*INSTRUCTIONS TO FOLLOW*
Where a line holds the word "axes", copy that line.

_ _ _ _

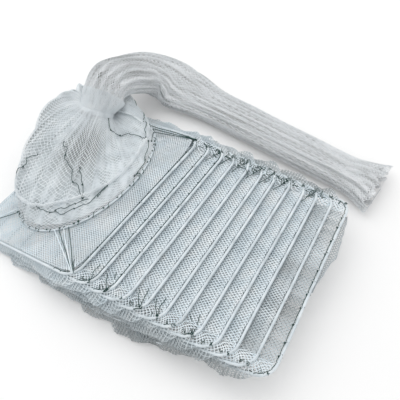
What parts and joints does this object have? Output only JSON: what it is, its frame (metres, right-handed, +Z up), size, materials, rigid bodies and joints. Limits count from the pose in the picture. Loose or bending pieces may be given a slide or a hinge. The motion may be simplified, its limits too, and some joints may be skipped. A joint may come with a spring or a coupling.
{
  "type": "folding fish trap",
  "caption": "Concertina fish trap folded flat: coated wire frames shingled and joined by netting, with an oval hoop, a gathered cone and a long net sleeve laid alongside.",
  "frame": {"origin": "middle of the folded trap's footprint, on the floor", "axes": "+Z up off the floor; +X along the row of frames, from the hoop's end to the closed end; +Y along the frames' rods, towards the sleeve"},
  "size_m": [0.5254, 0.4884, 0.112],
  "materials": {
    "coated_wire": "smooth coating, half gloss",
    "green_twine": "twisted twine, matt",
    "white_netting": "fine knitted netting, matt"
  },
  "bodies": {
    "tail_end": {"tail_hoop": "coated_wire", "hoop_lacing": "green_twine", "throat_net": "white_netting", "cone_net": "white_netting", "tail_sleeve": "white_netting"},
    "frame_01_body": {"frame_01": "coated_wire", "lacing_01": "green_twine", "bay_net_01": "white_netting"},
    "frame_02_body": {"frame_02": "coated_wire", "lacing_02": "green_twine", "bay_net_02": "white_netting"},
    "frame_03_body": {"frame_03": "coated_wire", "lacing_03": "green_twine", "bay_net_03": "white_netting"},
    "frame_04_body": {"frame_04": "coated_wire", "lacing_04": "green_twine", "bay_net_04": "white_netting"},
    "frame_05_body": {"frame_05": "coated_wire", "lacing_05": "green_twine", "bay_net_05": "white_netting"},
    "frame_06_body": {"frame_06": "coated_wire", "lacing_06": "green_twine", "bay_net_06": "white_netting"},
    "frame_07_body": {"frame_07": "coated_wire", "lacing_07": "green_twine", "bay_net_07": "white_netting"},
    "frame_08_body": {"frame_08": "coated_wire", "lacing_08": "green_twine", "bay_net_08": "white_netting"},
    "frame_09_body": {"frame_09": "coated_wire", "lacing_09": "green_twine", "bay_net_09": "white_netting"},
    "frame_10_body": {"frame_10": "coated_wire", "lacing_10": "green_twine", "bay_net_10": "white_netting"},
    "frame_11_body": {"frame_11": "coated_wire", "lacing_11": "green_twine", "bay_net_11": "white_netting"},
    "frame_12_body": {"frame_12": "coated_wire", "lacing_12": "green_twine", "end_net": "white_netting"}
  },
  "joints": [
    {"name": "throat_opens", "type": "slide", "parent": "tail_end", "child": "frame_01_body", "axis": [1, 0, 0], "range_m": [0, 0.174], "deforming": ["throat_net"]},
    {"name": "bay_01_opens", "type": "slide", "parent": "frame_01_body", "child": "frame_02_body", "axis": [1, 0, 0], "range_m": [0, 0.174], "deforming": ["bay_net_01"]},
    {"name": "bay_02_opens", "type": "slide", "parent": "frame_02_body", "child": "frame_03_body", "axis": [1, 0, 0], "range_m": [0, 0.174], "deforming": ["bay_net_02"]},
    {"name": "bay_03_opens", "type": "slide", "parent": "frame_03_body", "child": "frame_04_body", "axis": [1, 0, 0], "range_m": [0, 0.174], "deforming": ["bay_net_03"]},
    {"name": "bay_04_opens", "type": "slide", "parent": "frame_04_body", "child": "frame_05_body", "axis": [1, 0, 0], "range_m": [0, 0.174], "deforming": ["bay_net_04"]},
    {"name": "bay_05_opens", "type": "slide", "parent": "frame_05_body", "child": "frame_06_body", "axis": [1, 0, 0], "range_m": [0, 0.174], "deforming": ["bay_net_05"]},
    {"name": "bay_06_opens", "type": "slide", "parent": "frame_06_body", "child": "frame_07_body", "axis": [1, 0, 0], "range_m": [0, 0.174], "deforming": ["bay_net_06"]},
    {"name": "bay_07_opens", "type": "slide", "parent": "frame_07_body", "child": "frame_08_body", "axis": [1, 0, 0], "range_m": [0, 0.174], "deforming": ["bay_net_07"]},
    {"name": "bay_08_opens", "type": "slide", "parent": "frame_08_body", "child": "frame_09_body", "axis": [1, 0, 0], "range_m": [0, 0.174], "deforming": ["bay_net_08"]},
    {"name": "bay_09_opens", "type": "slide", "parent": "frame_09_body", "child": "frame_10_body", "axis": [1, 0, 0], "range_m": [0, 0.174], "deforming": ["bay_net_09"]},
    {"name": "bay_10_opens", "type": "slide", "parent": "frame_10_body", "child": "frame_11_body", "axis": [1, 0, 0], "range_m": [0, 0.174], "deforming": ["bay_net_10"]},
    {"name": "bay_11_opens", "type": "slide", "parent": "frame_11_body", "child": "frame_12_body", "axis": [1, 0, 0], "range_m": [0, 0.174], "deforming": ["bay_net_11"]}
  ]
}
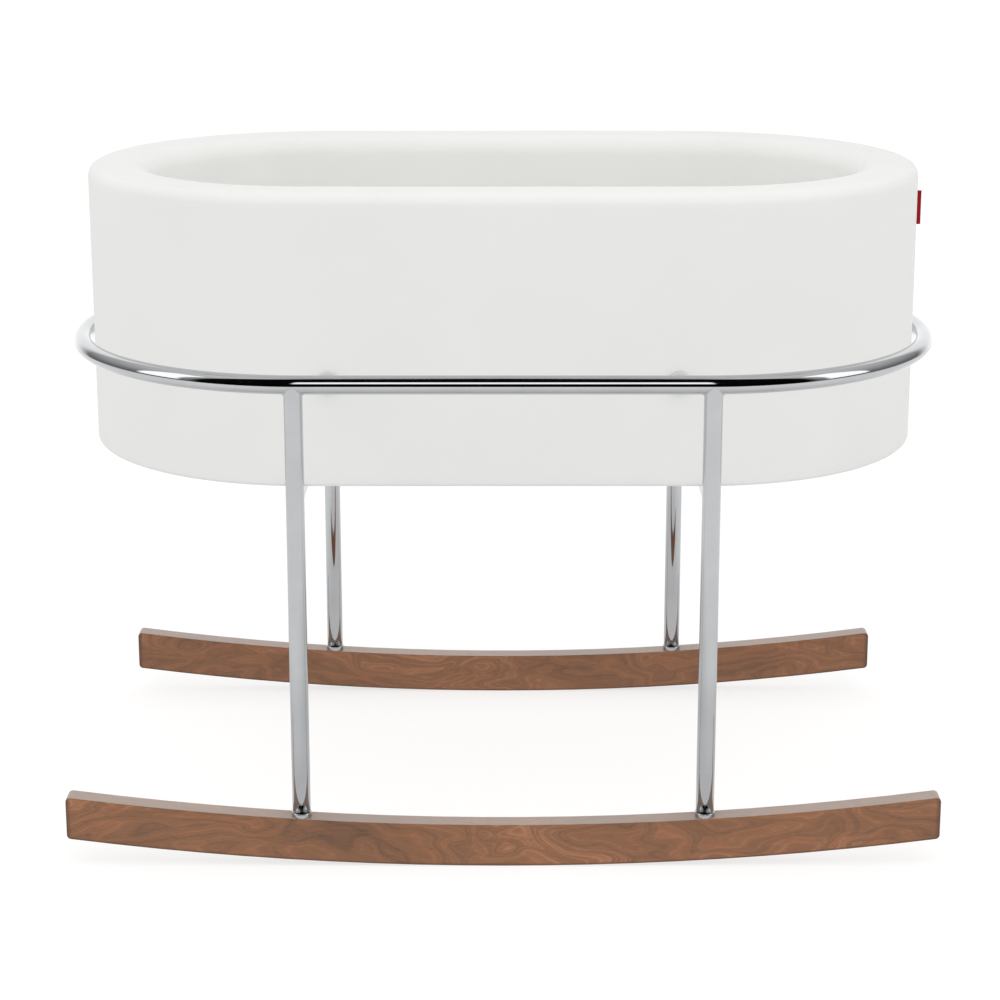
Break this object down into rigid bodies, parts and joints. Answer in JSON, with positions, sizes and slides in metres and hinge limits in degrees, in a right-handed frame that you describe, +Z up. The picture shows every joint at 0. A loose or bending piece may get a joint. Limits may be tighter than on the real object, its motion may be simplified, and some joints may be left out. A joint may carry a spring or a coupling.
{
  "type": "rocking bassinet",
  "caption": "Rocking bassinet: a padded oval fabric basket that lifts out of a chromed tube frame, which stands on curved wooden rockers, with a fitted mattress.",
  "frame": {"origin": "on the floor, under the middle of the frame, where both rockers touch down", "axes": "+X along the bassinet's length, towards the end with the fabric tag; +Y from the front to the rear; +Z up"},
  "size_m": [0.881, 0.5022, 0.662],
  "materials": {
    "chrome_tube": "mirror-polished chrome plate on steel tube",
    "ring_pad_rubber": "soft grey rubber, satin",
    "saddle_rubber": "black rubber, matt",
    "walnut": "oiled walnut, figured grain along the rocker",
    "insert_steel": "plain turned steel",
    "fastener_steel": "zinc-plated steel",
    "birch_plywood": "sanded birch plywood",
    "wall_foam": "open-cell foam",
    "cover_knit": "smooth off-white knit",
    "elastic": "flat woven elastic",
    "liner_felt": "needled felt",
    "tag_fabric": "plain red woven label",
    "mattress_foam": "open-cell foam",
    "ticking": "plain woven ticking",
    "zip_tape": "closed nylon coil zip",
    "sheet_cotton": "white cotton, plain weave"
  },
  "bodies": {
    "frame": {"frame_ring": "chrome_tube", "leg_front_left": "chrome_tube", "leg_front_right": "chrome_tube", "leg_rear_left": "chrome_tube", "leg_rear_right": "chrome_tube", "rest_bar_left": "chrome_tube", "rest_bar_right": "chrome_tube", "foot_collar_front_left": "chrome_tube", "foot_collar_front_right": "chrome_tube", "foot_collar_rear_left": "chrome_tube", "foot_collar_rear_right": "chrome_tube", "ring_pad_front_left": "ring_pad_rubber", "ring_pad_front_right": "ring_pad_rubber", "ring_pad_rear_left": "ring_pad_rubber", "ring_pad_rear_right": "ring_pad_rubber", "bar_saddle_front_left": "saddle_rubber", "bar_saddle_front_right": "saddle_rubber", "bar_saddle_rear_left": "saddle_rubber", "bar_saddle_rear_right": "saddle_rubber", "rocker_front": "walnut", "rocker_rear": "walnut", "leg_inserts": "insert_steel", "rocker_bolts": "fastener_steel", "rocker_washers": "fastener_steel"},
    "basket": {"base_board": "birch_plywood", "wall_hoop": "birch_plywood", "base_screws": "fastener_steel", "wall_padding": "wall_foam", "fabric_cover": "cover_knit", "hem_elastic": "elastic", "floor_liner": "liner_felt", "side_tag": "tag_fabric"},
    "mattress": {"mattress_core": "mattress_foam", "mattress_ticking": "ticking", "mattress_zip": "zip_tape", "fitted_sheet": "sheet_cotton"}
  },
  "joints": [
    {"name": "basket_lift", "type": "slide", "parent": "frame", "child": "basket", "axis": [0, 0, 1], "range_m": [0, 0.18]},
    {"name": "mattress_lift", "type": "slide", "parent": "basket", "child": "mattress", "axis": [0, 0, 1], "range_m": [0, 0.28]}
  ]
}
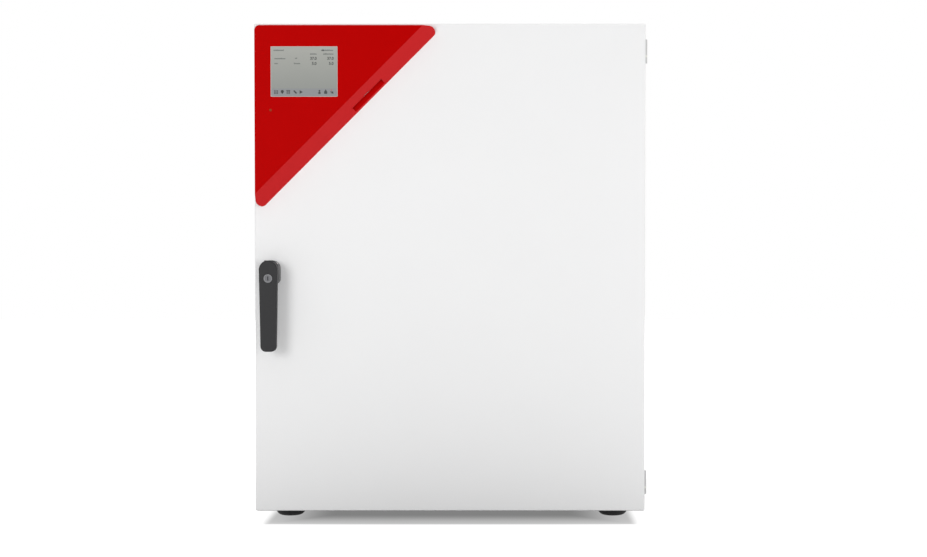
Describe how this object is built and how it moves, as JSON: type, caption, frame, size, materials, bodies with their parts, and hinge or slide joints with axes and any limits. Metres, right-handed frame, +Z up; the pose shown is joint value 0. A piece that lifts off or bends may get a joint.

_ _ _ _

*WRITTEN ANSWER*
  "frame": {"origin": "middle of the folded trap's footprint, on the floor", "axes": "+Z up off the floor; +X along the row of frames, from the hoop's end to the closed end; +Y along the frames' rods, towards the sleeve"},
  "frame": {"origin": "on the floor, under the middle of the frame, where both rockers touch down", "axes": "+X along the bassinet's length, towards the end with the fabric tag; +Y from the front to the rear; +Z up"},
Describe how this object is built and how it moves, as JSON: type, caption, frame, size, materials, bodies with their parts, and hinge or slide joints with axes and any limits. Metres, right-handed frame, +Z up; the pose shown is joint value 0. A piece that lifts off or bends may get a joint.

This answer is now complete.